Abstract

Abstract The control of autonomous intelligent robotic agent operating in unstructured changing environments includes many objective difficulties. One major difficulty concerns the characteristics of the environment that the agent should operate in. In unstructured and changing environments the inconsistency of the terrain, the irregularity of the product and the open nature of the working environment result in complex problems of identification, sensing and control. Problems can range from the effects of varying environmental conditions on the robot sensors and traction performance through to the need to deal with the presence of unexpected situations. Another major challenge is the large amounts of uncertainty that characterises real-world environments. On the one hand, it is not possible to have exact and complete prior knowledge of these environments. On the other hand, knowledge acquired through sensing is affected by uncertainty and imprecision.

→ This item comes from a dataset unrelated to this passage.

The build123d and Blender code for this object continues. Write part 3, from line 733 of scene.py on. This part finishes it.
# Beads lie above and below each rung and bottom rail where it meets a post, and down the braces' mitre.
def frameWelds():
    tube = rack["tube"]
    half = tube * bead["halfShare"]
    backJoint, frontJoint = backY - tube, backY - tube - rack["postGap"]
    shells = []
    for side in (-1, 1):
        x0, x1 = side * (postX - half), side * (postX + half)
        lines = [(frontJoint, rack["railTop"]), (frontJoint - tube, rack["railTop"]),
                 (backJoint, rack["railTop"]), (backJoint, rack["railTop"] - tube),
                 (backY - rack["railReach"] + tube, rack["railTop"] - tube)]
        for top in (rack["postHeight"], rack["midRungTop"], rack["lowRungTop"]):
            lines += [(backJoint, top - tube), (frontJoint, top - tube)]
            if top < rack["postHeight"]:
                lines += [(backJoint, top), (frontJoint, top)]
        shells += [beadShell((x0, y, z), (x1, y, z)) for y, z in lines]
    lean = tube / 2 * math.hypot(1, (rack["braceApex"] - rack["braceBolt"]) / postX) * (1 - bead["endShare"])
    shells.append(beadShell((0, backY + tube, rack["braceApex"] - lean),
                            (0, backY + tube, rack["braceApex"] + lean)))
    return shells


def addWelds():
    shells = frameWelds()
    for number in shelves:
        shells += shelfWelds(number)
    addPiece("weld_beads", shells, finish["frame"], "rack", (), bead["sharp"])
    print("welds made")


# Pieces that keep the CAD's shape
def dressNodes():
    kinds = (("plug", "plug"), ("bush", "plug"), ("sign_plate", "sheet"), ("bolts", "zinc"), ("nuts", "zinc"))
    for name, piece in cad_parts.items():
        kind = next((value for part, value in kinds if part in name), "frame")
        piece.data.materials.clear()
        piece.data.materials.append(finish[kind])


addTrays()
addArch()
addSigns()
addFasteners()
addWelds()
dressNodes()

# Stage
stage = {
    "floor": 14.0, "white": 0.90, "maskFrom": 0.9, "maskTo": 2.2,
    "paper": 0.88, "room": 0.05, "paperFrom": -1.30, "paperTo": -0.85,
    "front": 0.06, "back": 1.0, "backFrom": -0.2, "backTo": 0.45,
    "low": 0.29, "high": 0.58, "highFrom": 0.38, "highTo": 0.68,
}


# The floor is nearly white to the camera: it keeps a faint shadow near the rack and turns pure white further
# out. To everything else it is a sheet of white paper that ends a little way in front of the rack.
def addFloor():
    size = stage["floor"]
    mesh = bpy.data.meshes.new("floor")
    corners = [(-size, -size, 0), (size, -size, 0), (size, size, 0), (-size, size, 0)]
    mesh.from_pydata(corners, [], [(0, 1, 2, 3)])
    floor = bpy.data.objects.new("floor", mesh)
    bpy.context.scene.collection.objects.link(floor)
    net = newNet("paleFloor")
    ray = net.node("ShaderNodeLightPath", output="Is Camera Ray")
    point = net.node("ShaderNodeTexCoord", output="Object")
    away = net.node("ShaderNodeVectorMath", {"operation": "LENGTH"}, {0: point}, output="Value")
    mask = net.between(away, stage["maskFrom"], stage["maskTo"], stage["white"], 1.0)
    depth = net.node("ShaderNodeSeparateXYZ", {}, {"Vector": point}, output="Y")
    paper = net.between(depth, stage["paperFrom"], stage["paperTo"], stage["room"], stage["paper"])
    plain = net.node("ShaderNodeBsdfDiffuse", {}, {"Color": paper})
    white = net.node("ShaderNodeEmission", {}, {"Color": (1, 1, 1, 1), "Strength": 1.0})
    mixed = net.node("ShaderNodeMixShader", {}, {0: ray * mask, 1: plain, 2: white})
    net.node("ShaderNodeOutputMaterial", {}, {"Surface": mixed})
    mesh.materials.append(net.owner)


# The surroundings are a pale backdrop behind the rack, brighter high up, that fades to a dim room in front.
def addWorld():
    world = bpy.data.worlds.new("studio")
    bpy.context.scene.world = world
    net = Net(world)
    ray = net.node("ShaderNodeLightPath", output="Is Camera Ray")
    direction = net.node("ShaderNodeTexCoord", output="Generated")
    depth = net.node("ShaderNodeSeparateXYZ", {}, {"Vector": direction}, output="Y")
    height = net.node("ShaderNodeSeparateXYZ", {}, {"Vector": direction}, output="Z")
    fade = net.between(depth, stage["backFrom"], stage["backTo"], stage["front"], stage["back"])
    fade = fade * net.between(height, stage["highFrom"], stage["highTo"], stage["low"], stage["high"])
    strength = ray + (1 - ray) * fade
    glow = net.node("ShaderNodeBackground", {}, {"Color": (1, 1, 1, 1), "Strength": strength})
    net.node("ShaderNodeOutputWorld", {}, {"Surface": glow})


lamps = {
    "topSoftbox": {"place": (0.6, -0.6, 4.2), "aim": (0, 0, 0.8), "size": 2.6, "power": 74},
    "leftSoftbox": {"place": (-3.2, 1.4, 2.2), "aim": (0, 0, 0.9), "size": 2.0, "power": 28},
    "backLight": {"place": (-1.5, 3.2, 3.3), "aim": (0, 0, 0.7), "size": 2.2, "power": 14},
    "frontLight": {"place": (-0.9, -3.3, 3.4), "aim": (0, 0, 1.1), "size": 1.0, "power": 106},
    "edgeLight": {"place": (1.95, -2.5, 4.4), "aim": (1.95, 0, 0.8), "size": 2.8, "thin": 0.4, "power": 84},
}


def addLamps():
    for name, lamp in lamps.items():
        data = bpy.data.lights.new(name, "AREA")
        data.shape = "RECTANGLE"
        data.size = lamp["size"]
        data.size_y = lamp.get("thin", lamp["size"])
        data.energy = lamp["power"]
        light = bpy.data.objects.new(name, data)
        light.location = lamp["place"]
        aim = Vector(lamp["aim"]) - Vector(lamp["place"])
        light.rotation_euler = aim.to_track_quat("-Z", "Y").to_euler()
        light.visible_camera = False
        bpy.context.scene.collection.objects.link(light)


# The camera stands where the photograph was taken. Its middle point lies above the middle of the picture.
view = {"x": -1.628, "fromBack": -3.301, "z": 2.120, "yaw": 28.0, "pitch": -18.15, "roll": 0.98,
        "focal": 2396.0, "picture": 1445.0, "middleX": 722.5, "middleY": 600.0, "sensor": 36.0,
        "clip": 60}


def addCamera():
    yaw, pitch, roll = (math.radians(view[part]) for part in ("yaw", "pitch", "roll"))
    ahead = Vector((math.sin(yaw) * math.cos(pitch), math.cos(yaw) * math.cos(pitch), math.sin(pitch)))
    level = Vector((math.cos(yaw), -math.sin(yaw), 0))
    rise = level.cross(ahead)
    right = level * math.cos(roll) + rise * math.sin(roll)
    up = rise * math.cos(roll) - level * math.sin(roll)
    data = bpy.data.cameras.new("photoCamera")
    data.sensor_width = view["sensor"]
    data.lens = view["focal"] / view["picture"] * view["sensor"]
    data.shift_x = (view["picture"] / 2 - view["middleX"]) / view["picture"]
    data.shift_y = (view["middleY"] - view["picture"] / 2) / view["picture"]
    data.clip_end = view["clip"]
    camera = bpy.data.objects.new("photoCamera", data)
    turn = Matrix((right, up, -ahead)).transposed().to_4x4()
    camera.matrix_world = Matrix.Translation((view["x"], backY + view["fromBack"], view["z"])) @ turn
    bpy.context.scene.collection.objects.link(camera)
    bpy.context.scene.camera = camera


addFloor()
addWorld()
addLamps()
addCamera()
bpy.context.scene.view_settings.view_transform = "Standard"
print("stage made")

The quality of sensor information is influenced by sensor noise, the limited field of view, the conditions of observation, and the inherent difficulty of the perceptual interpretation process. Because environments and users of systems continuously change, robotic agents have to be adaptive. Intelligence helps because it gives systems the capacity to adapt more rapidly to environmental changes or to handle much more complex functions. In his paper we introduce this special issue and introduce the difficulty robots are facing in unstructured environments and how learning and computational intelligence can help the robots to adapt and give them the necessary intelligence they to face the challenges they encounter in their environments.